Alors, moi, je vous dis: Pourquoi ne pas le donner, le retourner aux enfants? Ce qui a été décidé en commission, là, nous échappe. Les chiffres dans mon texte sont intéressants là: en l'an 2002, il y a plus d'enfants issus d'unions de fait que d'enfants issus de parents mariés, alors.

Le Président (M. Gautrin): Merci. Mme la députée de Bourassa, au nom de l'opposition officielle.

Mme Lamquin-Éthier: Écoutez, Me Verdon, je prends bonne note de ce que vous nous livrez, dans l'intérêt des enfants. Ce que vous nous dites clairement à la question: Les enfants ont-ils tous les mêmes droits? c'est: Non, parce que les droits des enfants varient selon le modèle d'union qui est choisi par leurs parents. Il y a donc lieu d'intervenir, parce que, au surplus, si le projet de loi sur l'union civile était retenu, on aurait, au Québec, en plus, trois modèles de familles où les enfants auraient, pour chaque type, des droits différents. Alors, je comprends très bien, et vous avez bien fait de venir nous sensibiliser.

M. Verdon (Jocelyn): Pour terminer, la réponse d'énumérer... vous l'avez dans le document, par titre, aux pages 7, 8. Vous avez l'article, vous avez même la jurisprudence, des réactions de tribunaux qui disent qu'on ne peut pas rien faire, le législateur utilise le terme «époux», c'est malheureux.
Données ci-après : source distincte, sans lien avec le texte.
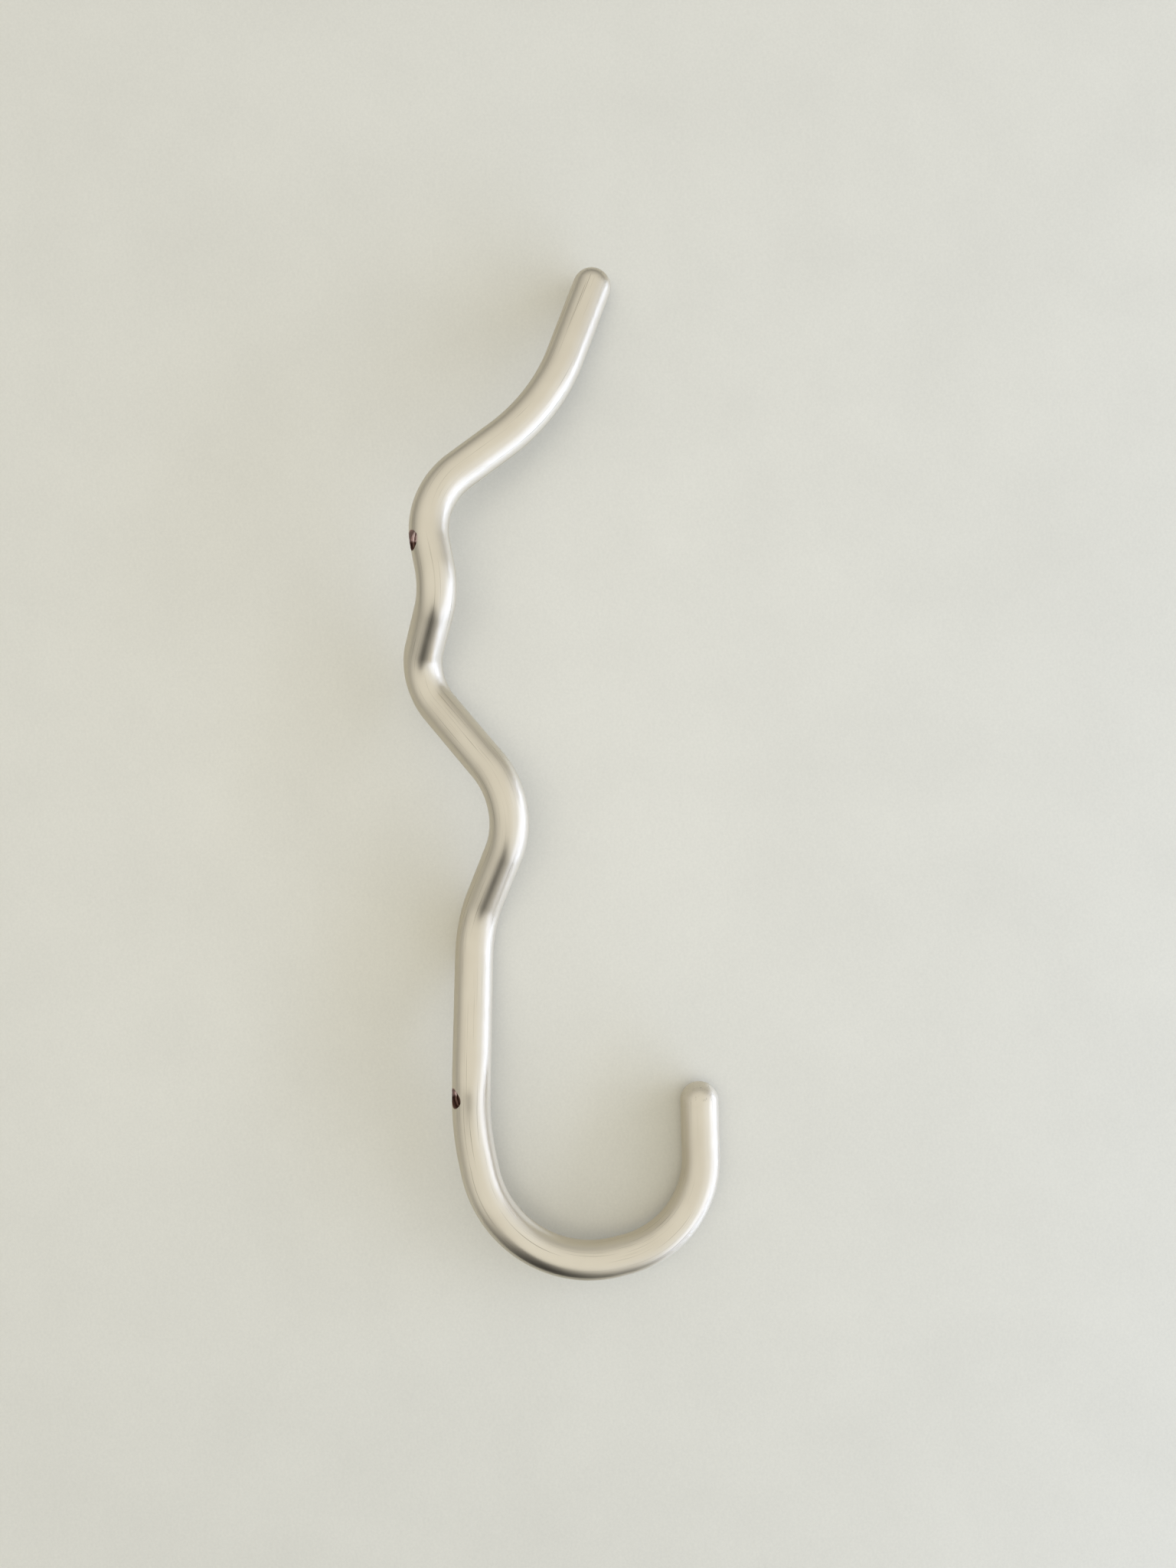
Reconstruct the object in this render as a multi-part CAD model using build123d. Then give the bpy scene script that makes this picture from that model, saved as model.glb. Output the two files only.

Mme Lamquin-Éthier: Alors, la balle est dans le camp du législateur.

M. Verdon (Jocelyn): Bien, pour lui donner... C'est parce qu'on est pris avec le mot «époux», puis le juge ne peut pas... en tout cas, certains juges disent, prétendent qu'ils ne peuvent pas changer la loi. Il y en a qui prétendent qu'il y a deux façons de changer une loi: par le législateur ou en modifiant notre interprétation. Bon, mais bref, c'est ça.

M. Bégin: Puis il y en a d'autres qui disent le contraire.

M. Verdon (Jocelyn): Ha, ha, ha! Les dissidents.

Le Président (M. Gautrin): Il reste une minute pour mon collègue de Maskinongé qui avait une deuxième question.

M. Désilets: Ça va.

Le Président (M. Gautrin): Ça va. Alors, Me Verdon, je tiens à vous...

M. Paquin: ...

Le Président (M. Gautrin): Tu veux l'utiliser?

M. Paquin: Oui.

Le Président (M. Gautrin): Alors, brièvement, M. le député de Saint-Jean.

M. Paquin: Je pense, pour les fins pédagogiques de la commission, pour que le public sache, et c'est pour ça que je posais l'autre partie de ma question, il y a notamment le droit d'usage de la résidence familiale accordé au parent gardien d'un enfant et l'ordonnance d'expulsion qui sont réservés aux ex-époux; la présomption de paternité qui profite aux enfants nés pendant un mariage, le droit aux aliments entre époux permet le maintien d'un niveau de vie du gardien et un bénéfice à l'enfant; la Loi sur le divorce permet à un parent de faire une demande alimentaire pour un enfant majeur; la Loi sur le divorce qui reconnaît, par la notion de «in loco parentis», un droit alimentaire à l'enfant de son conjoint; cette loi qui comporte un délai de six mois... comme l'article 596 du Code civil qui impose au débiteur alimentaire...

Le Président (M. Gautrin): S'il vous plaît!

M. Paquin: ...qui demande l'annulation des arrérages, l'obligation d'établir l'impossibilité d'agir plus tôt. Et il y en a une septième, M. le Président, si vous me permettez...

Le Président (M. Gautrin): Vous avez épuisé votre temps.

M. Paquin: Est-ce que vous voulez me donner 30 secondes, M. le Président?

Le Président (M. Gautrin): Non, c'est parce que...

M. Paquin: Alors, c'est pour dire qu'il y a beaucoup de cas, j'aurais aimé qu'il les énumère et que le public donc...

Le Président (M. Gautrin): Et vous l'avez fait pour lui.

M. Paquin: ...puisse connaître les cas où les enfants ont des droits différents.

Le Président (M. Gautrin): Vous l'avez fait pour lui, et je pense que... Me Verdon, il nous reste à vous remercier pour votre présentation. Et, ceci étant dit, je suspends les travaux de la commission à demain, 9 h 30.